The support takes varied forms: on-site concierge services for errands, digital platforms accessible around the clock, workplace services managing building tours, guest support and meeting room logistics. The principle stays consistent - remove obstacles so people can concentrate on what matters. This creates a workplace experience that acknowledges the full complexity of employees’ lives and helps them perform at their best.
Workplace relationships directly impact retention. Research shows that lack of appreciation drives 79% of resignations, while recognition and genuine connections make employees significantly more likely to stay.
Yet community requires deliberate cultivation, through authentic engagement. The specific format matters less than consistency: pop-up events, seasonal celebrations, professional development workshops that build skills while fostering connection…
These initiatives create opportunities for cross-team interaction while demonstrating tangible organisational investment. Done well, community engagement transforms a workplace from an obligation into a choice - a cornerstone of improving employee retention.
Social exchange theory rests on a simple human truth: people reciprocate how they’re treated. Employees who feel valued demonstrate loyalty. Those who feel invisible quietly disengage and eventually leave.
Recognition doesn’t demand formal programmes. Personalised interactions carry weight: remembering preferences, acknowledging contributions promptly, and creating moments that demonstrate attention to individual needs.
Culture lives in daily our experiences. As workplaces grow more diverse, cultural intelligence shifts from nice-to-have to essential. This capability encompasses cultural knowledge (understanding how different beliefs shape behaviour), cultural metacognition (monitoring one’s own assumptions), and cultural skills (behaving appropriately across varied contexts).
Research reveals something powerful about what happens when both employees and supervisors develop this cultural intelligence. Researchers call it "double CQ", and it substantially increases work engagement. This isn’t just about conflict avoidance - it’s creating environments where diverse perspectives strengthen rather than fragment teams. The Retention Revolution recognises this reality: workplace culture wins the talent war precisely because it generates a strong sense of belonging.
Leadership quality directly impacts employee engagement and retention across the organisation. The way leaders interact with their teams, communicate priorities, and support individual growth shapes whether people stay or leave.
Leader-member exchange theory explains why some teams keep their best people while others watch them leave. The relationship quality between an employee and their manager predicts job satisfaction, organisational commitment, and whether someone starts browsing job listings. High-quality exchanges - built on trust and authentic communication - create bonds that surpass any salary discussion.
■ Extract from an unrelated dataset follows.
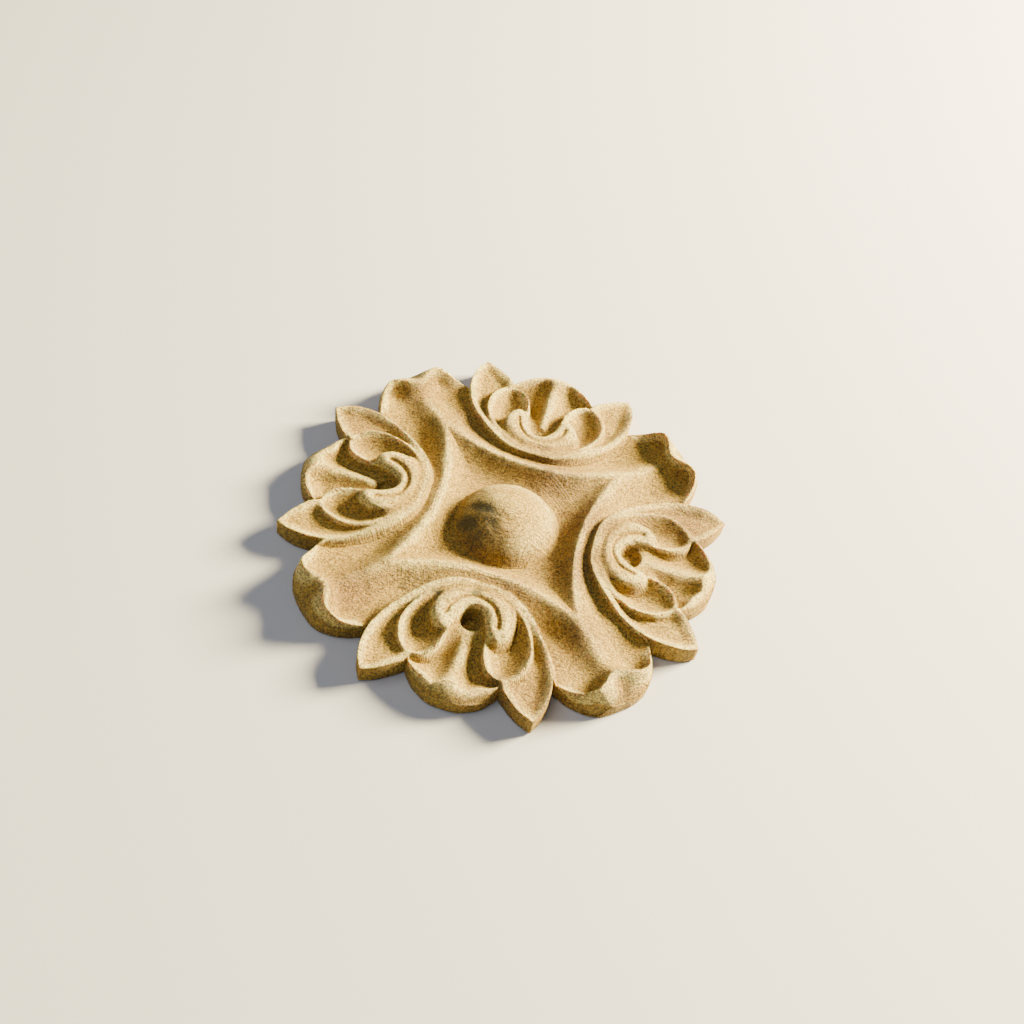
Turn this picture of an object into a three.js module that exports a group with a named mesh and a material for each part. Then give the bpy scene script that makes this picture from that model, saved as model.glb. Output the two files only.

Managers who invest time in understanding individual goals, provide meaningful feedback, advocate for their teams, and create psychological safety build relationships that retain people. Meanwhile, poor management often explains why talented individuals leave organisations they otherwise value.
Leadership development becomes a strategic priority when organisations recognise its impact on employee engagement and retention. Training your managers to create high-quality relationships directly affects who stays and who goes, whether teams work on-site, remote, or hybrid.
Trust is built through consistent, honest communication - particularly when a company is experiencing increased pressures or a lot of change. Leaders who share the reasoning behind decisions, acknowledge challenges openly, and create genuine channels for dialogue earn credibility.
This principle extends to workplace services. When leadership actively uses and supports programmes designed to enhance employee experience, it signals these aren’t superficial benefits but authentic priorities.
Organisations with strong retention build cultures where people feel informed, heard, and respected. This doesn’t necessarily meanuniversal agreement, but rather that employees understand the rationale and believe that their voices carry weight.
Effective organisations track multiple indicators to monitor their improvement: employee Net Promoter Score, turnover rates, absenteeism patterns, and engagement levels. Pulse surveys capture real-time sentiment rather than waiting for annual assessments that arrive too late to be useful.
Organisations applying evidence-based approaches to workplace services document compelling outcomes and report positive return on investment, with Net Promoter Scores averaging 80. These numbers reflect systematic attention to the drivers of employee engagement and retention. Tracking your employee engagement score creates visibility into workforce sentiment and provides early warning signals about retention risks before they become departure notices. Monitoring these performance metrics helps organisations understand what their workforce needs to thrive.
Data without response is just noise. The most effective organisations complete the cycle: they measure engagement, identify gaps, implement changes, and communicate what they learned back to employees.
Twenty-five years of supporting over one million employees worldwide reinforces a fundamental truth to us at Circles: sustainable engagement grows from listening and adapting.
The organisations winning in today’s talent market aren’t necessarily those offering the highest salaries. They’re building cultures where people feel valued, supported, and connected to meaningful work. Creating these environments demands intention, sustained investment, and unwavering focus on what actually drives human engagement. Success requires comprehensive strategies that address the diverse needs of today’s workforce.
Engaged employees forge stronger emotional connections to their organisation and colleagues, making departure significantly less likely. The financial impact is substantial: in the UK, replacing an employee costs 1.5 to 2 times their annual salary, with 34% of workers changing employers annually. Improving engagement directly protects organisational investment and contributes to long-term success.
Focus on professional development pathways, work-life balance support (including remote and hybrid work options), cultivating workplace relationships, consistent recognition, building an inclusive culture, and developing quality leadership. Organisations creating internal mobility opportunities see retention rates improve by 35%.
Deploy pulse surveys for real-time feedback, track your employee Net Promoter Score, monitor turnover rates and absenteeism patterns. The critical element: creating feedback loops that translate insights into tangible improvements. Effective measurement identifies what your workforce needs and enables data-driven strategy adjustments.
HR designs and implements engagement strategies, measures their effectiveness, develops leadership capabilities, and builds systems to support employees throughout their tenure. Effective HR functions translate research into practical programmes that demonstrably improve retention and create long-term organisational success.